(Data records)
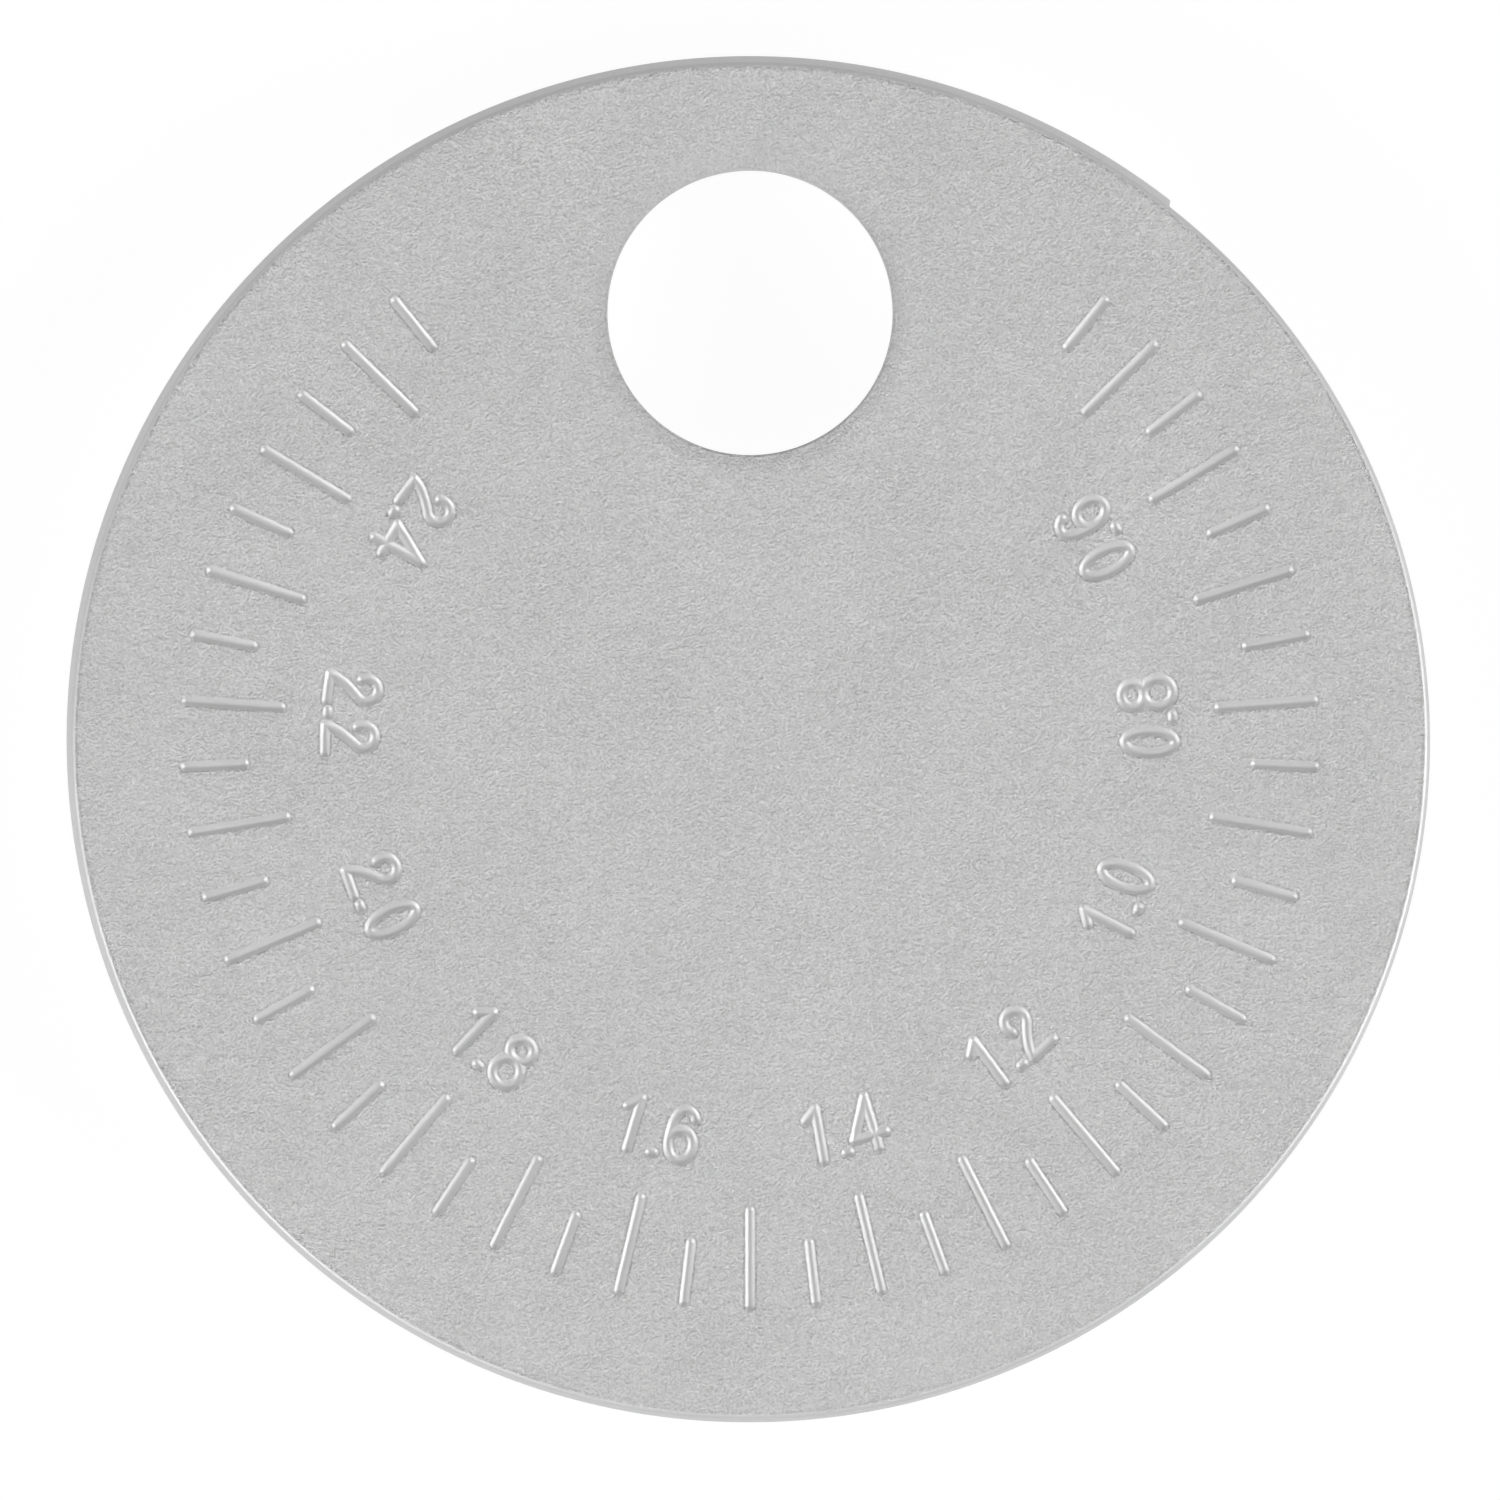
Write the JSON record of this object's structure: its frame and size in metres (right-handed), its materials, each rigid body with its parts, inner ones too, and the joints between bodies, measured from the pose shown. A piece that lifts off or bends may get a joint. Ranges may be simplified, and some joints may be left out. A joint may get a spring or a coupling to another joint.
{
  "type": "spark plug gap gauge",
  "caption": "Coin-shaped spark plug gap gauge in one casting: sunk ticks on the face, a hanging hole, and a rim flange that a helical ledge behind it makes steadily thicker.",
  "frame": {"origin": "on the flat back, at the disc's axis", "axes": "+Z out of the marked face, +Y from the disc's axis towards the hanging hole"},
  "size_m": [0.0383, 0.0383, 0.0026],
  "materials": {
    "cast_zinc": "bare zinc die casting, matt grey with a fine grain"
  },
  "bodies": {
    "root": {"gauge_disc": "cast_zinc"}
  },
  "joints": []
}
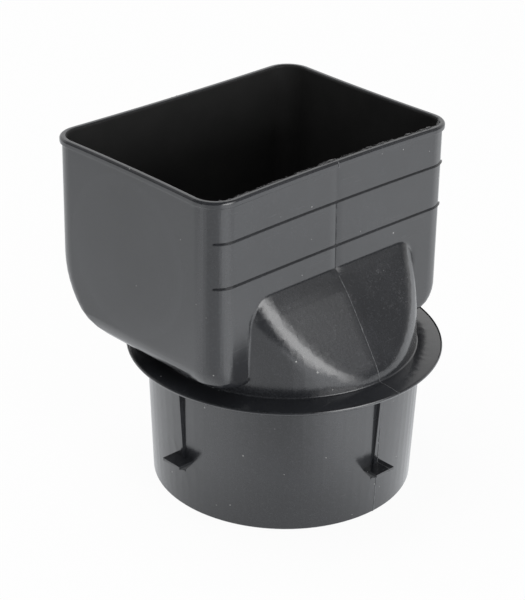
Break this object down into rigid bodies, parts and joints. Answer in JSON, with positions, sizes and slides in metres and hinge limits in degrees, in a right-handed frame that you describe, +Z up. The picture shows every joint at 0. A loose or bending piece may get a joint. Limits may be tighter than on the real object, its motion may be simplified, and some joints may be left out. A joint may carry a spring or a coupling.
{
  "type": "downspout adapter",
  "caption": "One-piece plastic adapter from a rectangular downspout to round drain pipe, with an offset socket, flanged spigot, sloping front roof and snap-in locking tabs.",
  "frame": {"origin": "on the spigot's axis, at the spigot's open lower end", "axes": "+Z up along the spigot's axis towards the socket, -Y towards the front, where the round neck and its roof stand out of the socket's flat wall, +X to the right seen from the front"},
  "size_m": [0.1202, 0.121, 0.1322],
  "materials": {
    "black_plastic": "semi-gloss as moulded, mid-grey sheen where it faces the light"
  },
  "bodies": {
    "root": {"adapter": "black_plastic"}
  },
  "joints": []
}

**WHAT IS NEEDED:** Which lines include "with"? Copy each of them out.

**REPLY TO THE TASK:**
Write the JSON record of this object's structure: its frame and size in metres (right-handed), its materials, each rigid body with its parts, inner ones too, and the joints between bodies, measured from the pose shown. A piece that lifts off or bends may get a joint. Ranges may be simplified, and some joints may be left out. A joint may get a spring or a coupling to another joint.
    "cast_zinc": "bare zinc die casting, matt grey with a fine grain"
Break this object down into rigid bodies, parts and joints. Answer in JSON, with positions, sizes and slides in metres and hinge limits in degrees, in a right-handed frame that you describe, +Z up. The picture shows every joint at 0. A loose or bending piece may get a joint. Limits may be tighter than on the real object, its motion may be simplified, and some joints may be left out. A joint may carry a spring or a coupling.
  "caption": "One-piece plastic adapter from a rectangular downspout to round drain pipe, with an offset socket, flanged spigot, sloping front roof and snap-in locking tabs.",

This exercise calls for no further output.